Common confidence thresholds include:
- 90%: more permissive, often used in fast-moving experimentation environments
- 95%: the most common default for product and marketing tests
- 99%: stricter, useful when false positives are especially costly
| Confidence level | Alpha | Two-tailed critical value | Typical use case |
|---|---|---|---|
| 90% | 0.10 | 1.645 | Directional optimization with faster decisions and moderate risk tolerance |
| 95% | 0.05 | 1.960 | Balanced choice for standard A/B testing programs |
| 99% | 0.01 | 2.576 | High-stakes changes where false winners are expensive |
Worked example with real numbers
Suppose Variant A received 5,000 visitors and 400 conversions. Its conversion rate is 8.0%. Variant B received 5,100 visitors and 459 conversions. Its conversion rate is 9.0%. The absolute difference is 1.0 percentage point, and the relative uplift is 12.5% compared with Variant A.
That sounds encouraging, but you still need to know whether the improvement is statistically reliable. A two-proportion test evaluates the gap relative to the underlying sample sizes. In this example, the result is often strong enough to be close to or above the 95% significance threshold, depending on the exact assumptions and whether you use a one-tailed or two-tailed test. That is why this calculator shows not just a winner, but the z-score, p-value, and confidence interval.
| Variant | Visitors | Conversions | Conversion rate | Observed outcome |
|---|---|---|---|---|
| A | 5,000 | 400 | 8.00% | Baseline |
| B | 5,100 | 459 | 9.00% | +1.00 percentage point absolute lift |
| Difference | 10,100 total | 859 total | +12.50% relative uplift | Requires significance check before rollout |
When to use one-tailed vs two-tailed testing
A two-tailed test asks whether A and B are different in either direction. It is the safer general-purpose choice because it detects both improvements and declines. A one-tailed test asks a directional question, such as whether B is greater than A. One-tailed tests can be appropriate when you have a pre-registered directional hypothesis and genuinely do not care about improvement in the opposite direction. Many experimentation teams still prefer two-tailed testing because it is more conservative and easier to defend.
Important assumptions behind this calculator
- Independent observations: each user should contribute in a way that does not depend on another user’s outcome.
- Binary outcomes: the metric should be a yes or no event such as converted versus not converted.
- Sufficient sample size: z-tests rely on large-sample approximations and work best when both groups contain enough observations and conversions.
- Stable experiment setup: traffic allocation, tracking, and eligibility rules should remain consistent during the test.
If these assumptions are not reasonably satisfied, your p-value may be misleading. For example, bot traffic, duplicate users, poor event instrumentation, or heavy mid-test segmentation can distort the analysis.
Common mistakes people make with A/B significance
- Stopping too early: peeking at the data and ending the test when one version looks good increases false positive risk.
- Ignoring sample ratio mismatch: if traffic was not split as intended, technical issues may be affecting the result.
- Testing too many metrics without adjustment: the more outcomes you inspect, the greater the chance of finding a random “winner.”

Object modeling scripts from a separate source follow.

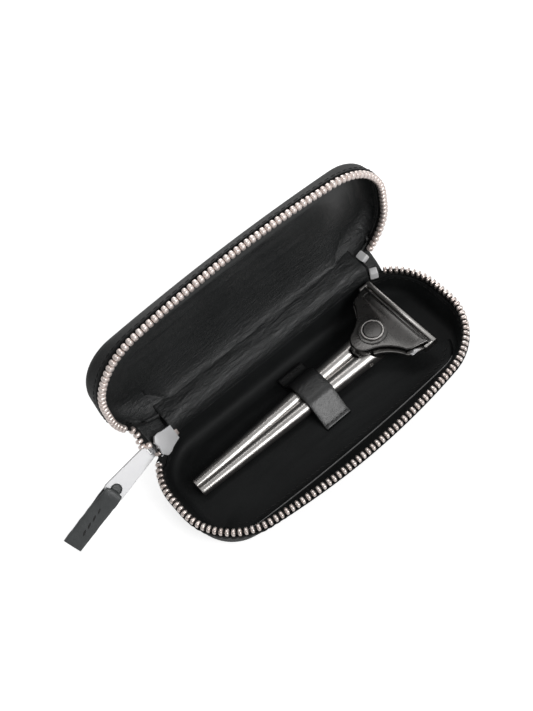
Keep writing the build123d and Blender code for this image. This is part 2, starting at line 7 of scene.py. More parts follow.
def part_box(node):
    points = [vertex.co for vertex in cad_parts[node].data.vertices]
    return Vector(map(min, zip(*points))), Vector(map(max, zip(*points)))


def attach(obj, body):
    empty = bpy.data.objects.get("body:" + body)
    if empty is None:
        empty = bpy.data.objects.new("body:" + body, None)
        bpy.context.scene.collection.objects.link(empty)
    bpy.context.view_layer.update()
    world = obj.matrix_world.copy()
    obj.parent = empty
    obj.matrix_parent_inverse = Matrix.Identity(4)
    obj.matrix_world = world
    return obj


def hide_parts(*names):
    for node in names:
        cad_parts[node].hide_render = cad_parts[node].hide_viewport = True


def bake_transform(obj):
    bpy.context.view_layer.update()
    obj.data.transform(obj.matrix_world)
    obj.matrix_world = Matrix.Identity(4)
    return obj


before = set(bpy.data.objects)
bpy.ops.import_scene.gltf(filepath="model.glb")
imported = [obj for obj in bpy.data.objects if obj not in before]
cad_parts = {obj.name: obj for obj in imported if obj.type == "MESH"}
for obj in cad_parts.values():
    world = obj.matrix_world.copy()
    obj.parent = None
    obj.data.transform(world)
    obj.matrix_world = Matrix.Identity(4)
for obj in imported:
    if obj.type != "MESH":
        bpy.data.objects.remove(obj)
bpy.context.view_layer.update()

# Zip-round leather travel case for a single-edge razor, lying open at a right angle.
# Pieces are drawn in millimetres: +X towards the razor's head, +Y towards the spine, +Z up.

# The same dimensions as the solid model
ZIP_HALF, ZIP_FRONT, ZIP_BACK = 76.0, -35.9, 32.0
ZIP_CORNER, ZIP_BACK_CORNER, ZIP_RADIUS = 29.2, 26.8, 321.0
BASE_CROWN = (73.0, -27.0, 31.6, 16.0, 20.0)
LID_CROWN = (77.2, -25.0, 32.6, 19.0, 22.0)
CROWN_RADIUS = 900.0
BASE_HEIGHT, LID_HEIGHT, RIM_DROP = 18.6, 15.3, 3.6
LEATHER, LINING_DEPTH, INNER_DEPTH, ZIP_DEPTH = 1.2, 2.0, 2.8, 1.6
EDGE_ROUND = 5.4

# How much rounder the lining's foot is along the spine and at the ends
BASE_SOFT, LID_SOFT = (2.6, 1.0), (6.5, 2.0)

AXIS_Y, AXIS_Z = 33.6, 18.6
FLOOR_Z = 3.6
RAZOR_Y, HANDLE_THICK = 6.0, 8.6
TOOTH_PITCH, TOOTH_LENGTH = 2.65, 1.4
BASE_FIRST_ANGLE, LID_FIRST_ANGLE, LAST_ANGLE = 40.0, 31.0, 58.0
SLIDER_ANGLE = 60.2
STRAP_X, STRAP_WIDTH, STRAP_THICK = 2.6, 14.0, 1.2

# Centre of the zip line's two back corners; the left one has x below zero
CORNER_X, CORNER_Y = ZIP_HALF - ZIP_BACK_CORNER, ZIP_BACK - ZIP_BACK_CORNER


def clamp(t):
    return max(0.0, min(1.0, t))


def ease(t):
    t = clamp(t)
    return t * t * (3 - 2 * t)


# Materials


def nodes_of(name):
    mat = bpy.data.materials.new(name)
    mat.use_nodes = True
    return mat, mat.node_tree, mat.node_tree.nodes["Principled BSDF"]


def add(tree, kind, **settings):
    """New node; a setting that starts with in_ goes to the input of that name."""
    node = tree.nodes.new(kind)
    for key, value in settings.items():
        if key.startswith("in_"):
            node.inputs[key[3:].replace("_", " ")].default_value = value
        else:
            setattr(node, key, value)
    return node


def coords(tree, scale=(1, 1, 1)):
    source = add(tree, "ShaderNodeTexCoord")
    mapping = add(tree, "ShaderNodeMapping", in_Scale=scale)
    tree.links.new(source.outputs["Object"], mapping.inputs["Vector"])
    return mapping.outputs["Vector"]


def speckle(tree, space, scale, detail, **settings):
    """Cloudy noise."""
    node = add(tree, "ShaderNodeTexNoise", in_Scale=scale, in_Detail=detail, **settings)
    tree.links.new(space, node.inputs["Vector"])
    return node.outputs["Fac"]


def calc(tree, operation, *values):
    """One sum on sockets or plain numbers."""
    node = add(tree, "ShaderNodeMath", operation=operation)
    for value, socket in zip(values, node.inputs):
        if isinstance(value, float):
            socket.default_value = value
        else:
            tree.links.new(value, socket)
    return node.outputs["Value"]


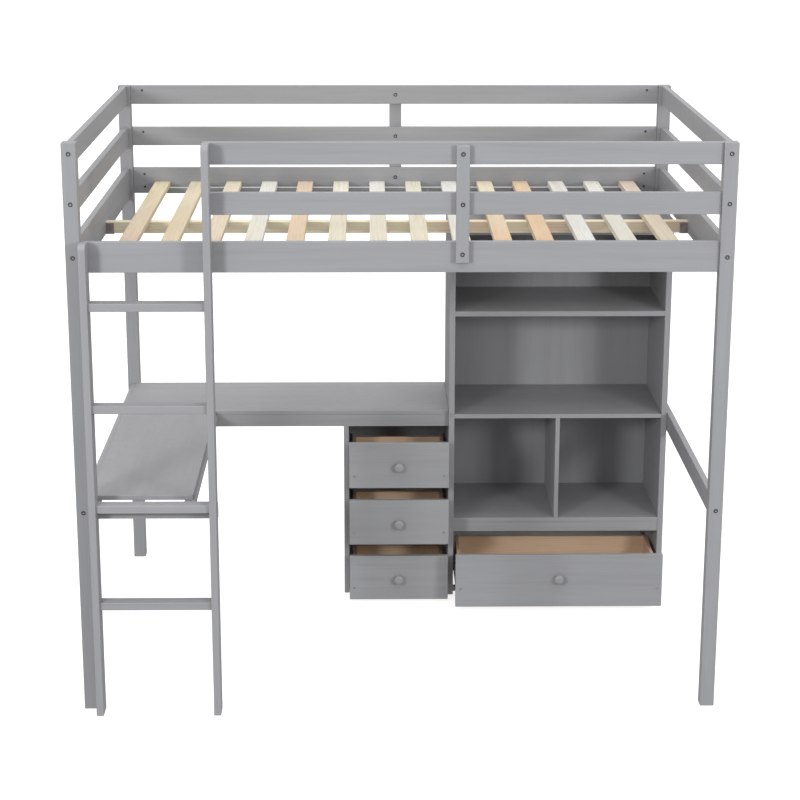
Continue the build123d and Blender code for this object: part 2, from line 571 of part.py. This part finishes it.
def drawer(inner_x, front_z, face_y, box_depth, box_drop, closed_face_y, screw_rise, knob_rise):
    """All pieces of one drawer between two cabinet walls, drawn out to face_y.

    Returns the front, the box boards, the knob, the steel on the drawer and the two channels
    that stay on the cabinet walls."""
    back_y = face_y + FRONT_THICK
    front = board((inner_x[0] + FRONT_GAP, inner_x[1] - FRONT_GAP), (face_y, back_y), front_z)
    outer_x = (inner_x[0] + SLIDE_GAP, inner_x[1] - SLIDE_GAP)
    box_z = (front_z[0] + BOX_RISE, front_z[1] - box_drop)
    box_y = (back_y, back_y + box_depth)
    inside_x = (outer_x[0] + BOX_THICK, outer_x[1] - BOX_THICK)
    inside_y = (box_y[0], box_y[1] - BOX_THICK)
    bottom_z = (box_z[0] + BOX_BOTTOM_RISE, box_z[0] + BOX_BOTTOM_RISE + BOX_BOTTOM_THICK)
    bottom = block((inside_x[0] - BOX_GROOVE, inside_x[1] + BOX_GROOVE),
                   (inside_y[0], inside_y[1] + BOX_GROOVE), bottom_z)
    boards = [board((outer_x[0], inside_x[0]), box_y, box_z, PANEL_EASE),
              board((inside_x[1], outer_x[1]), box_y, box_z, PANEL_EASE),
              board(inside_x, (inside_y[1], box_y[1]), box_z, PANEL_EASE)]
    screw_xs = (outer_x[0] + BOX_THICK / 2, outer_x[1] - BOX_THICK / 2)
    seats = [(x, face_y, front_z[0] + screw_rise) for x in screw_xs]
    screws = [screw(seat, (0, 1, 0), DRAWER_SCREW_LENGTH) for seat in seats]
    bores = [screw_bore(seat, (0, 1, 0), DRAWER_SCREW_LENGTH) for seat in seats]
    boards = [piece - bottom - bores[0] - bores[1] for piece in boards] + [bottom]
    front = front - bores[0] - bores[1]
    knob_place = (middle(inner_x), face_y, middle(front_z) + knob_rise)

    level = middle(box_z)
    moving_y = (back_y + SLIDE_SETBACK, back_y + SLIDE_SETBACK + box_depth - 2 * SLIDE_SETBACK)
    fixed_start = closed_face_y + FRONT_THICK + SLIDE_SETBACK
    fixed_y = (fixed_start, fixed_start + box_depth - 2 * SLIDE_SETBACK)
    steel = [channel(outer_x[0], -1, moving_y, level, DRAWER_SLIDE_HIGH),
             channel(outer_x[1], 1, moving_y, level, DRAWER_SLIDE_HIGH)] + screws
    fixed = [channel(inner_x[0], 1, fixed_y, level, CABINET_SLIDE_HIGH),
             channel(inner_x[1], -1, fixed_y, level, CABINET_SLIDE_HIGH)]
    return [front], boards, [knob(knob_place)], steel, fixed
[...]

- Confusing significance with certainty: even a significant result still has uncertainty and should be interpreted in context.
- Using the wrong denominator: ensure visitors, sessions, or eligible users are defined consistently across both variants.
How confidence intervals improve interpretation
Confidence intervals are valuable because they show a plausible range for the true difference between the variants. If the interval for the difference excludes zero, that generally aligns with statistical significance at the matching confidence level. More importantly, the width of the interval tells you how precise your estimate is. Narrow intervals indicate a well-measured effect. Wide intervals suggest uncertainty, even if the central estimate looks attractive.
Imagine one test suggests a +0.4 percentage point lift with a 95% confidence interval from +0.1 to +0.7. Another suggests a +0.4 point lift with an interval from -0.3 to +1.1. The point estimate is the same, but the first result is far more decision-ready.
Best practices for running higher quality A/B tests
- Define the primary metric before launch.
- Estimate the minimum effect size that matters to the business.
- Set a sample size target or test duration in advance.
- Keep traffic split and eligibility rules stable.
- Monitor data quality, not just performance.
- Evaluate secondary metrics for harm, such as bounce rate or refund rate.
- Document what changed so the team can learn from the experiment.
How this calculator fits into a broader experimentation workflow
An A/B significance calculator is most useful after data collection but before decision-making. In a disciplined workflow, you first form a hypothesis, launch the experiment, validate tracking, let the test run to an adequate sample size, and then analyze the outcome. The calculator gives you a fast, understandable summary of whether the observed difference is statistically credible. From there, you can combine the result with revenue impact, implementation cost, qualitative insight, and longer-term retention effects.
For teams building an experimentation culture, this kind of calculator also serves as a training tool. It teaches stakeholders that not every lift is real, not every loss is meaningful, and evidence quality matters. Over time, that improves forecasting, roadmap prioritization, and post-test learning.
Authoritative sources for deeper reading
For more rigorous background on statistical reasoning and experimental design, review these public resources:
- U.S. Census Bureau guidance on statistical significance
- University of California, Berkeley materials on statistical testing concepts
- Penn State STAT 500 resources on applied statistics
Bottom line
If you run experiments on websites, apps, emails, or ads, an A/B statistical significance calculator is one of the most practical decision tools you can use. It converts raw counts into a meaningful statistical judgment, helping you separate genuine performance differences from random fluctuations. Use it alongside clear hypotheses, clean tracking, sensible sample sizes, and thoughtful business interpretation. That is how you turn experimentation from guesswork into reliable optimization.